There are some design questions that need to be answered. For example, I have created a number of istio-specific templates such as _k-spec-secret-istio.tpl and _task-istio.tpl. Is it possible to create something more generic? Is istio.metrics a good name for the _istio.metrics.tpl as well?

sriumcp commented 2 years ago
  1. User already followed Istio's mirroring tutorial to set up mirroring
  2. User already followed Istio's Prometheus tutorial to add the prom-add on
  3. Iter8 experiment focuses on SLO validation used Prom metrics ...

As far as the Istio is concerned ... there is a source and mirror version of the app ...

As far as Iter8 experiment is concerned, there is only app, which corresponds to the mirrored version.

helm template charts/istio-mirroring/ \
--set metric.url=http://127.0.0.1/get \
--set metric.labels.destination_workload=myapp \
--set metric.labels.destination_workload_namespace=default \
--set cron.schedule="1/1 * * * *" \
--set SLOs.istio/error-rate=0

The above is good for dev purposes. In reality, the user will invoke the above as follows ...

iter8 k launch -c istio-mirroring/ \
--set metric.url=http://127.0.0.1/get \
--set metric.labels.destination_workload=myapp \
--set metric.labels.destination_workload_namespace=default \
--set cron.schedule="1/1 * * * *" \
--set SLOs.istio/error-rate=0

Forbid concurrency through concurrencyPolicy in the cronjob template (please refer to cronjob API).

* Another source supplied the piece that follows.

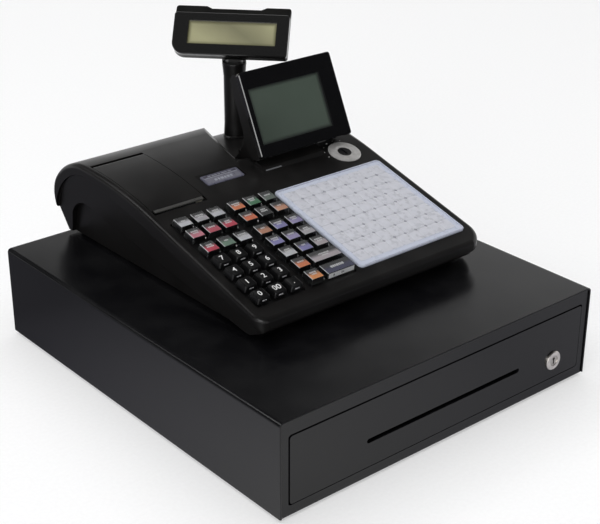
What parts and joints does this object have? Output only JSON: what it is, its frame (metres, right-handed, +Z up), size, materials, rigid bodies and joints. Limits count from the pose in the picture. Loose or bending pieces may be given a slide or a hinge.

loops not supported by cronjob execution (though supported for cronjob storage).


Update the number of loops in the experiment result object.


sriumcp commented 2 years ago

@Alan-Cha At some point (perhaps after the CNCF presentation), we may want to consider the following changes ...

  1. Rename _task_rbac to _k_task_rbac
  2. Move versionInfo to metrics (simplifies helm chart just a little bit…) — authors of custom metrics do not need to understand the db_task template + all the metrics info will be in one place.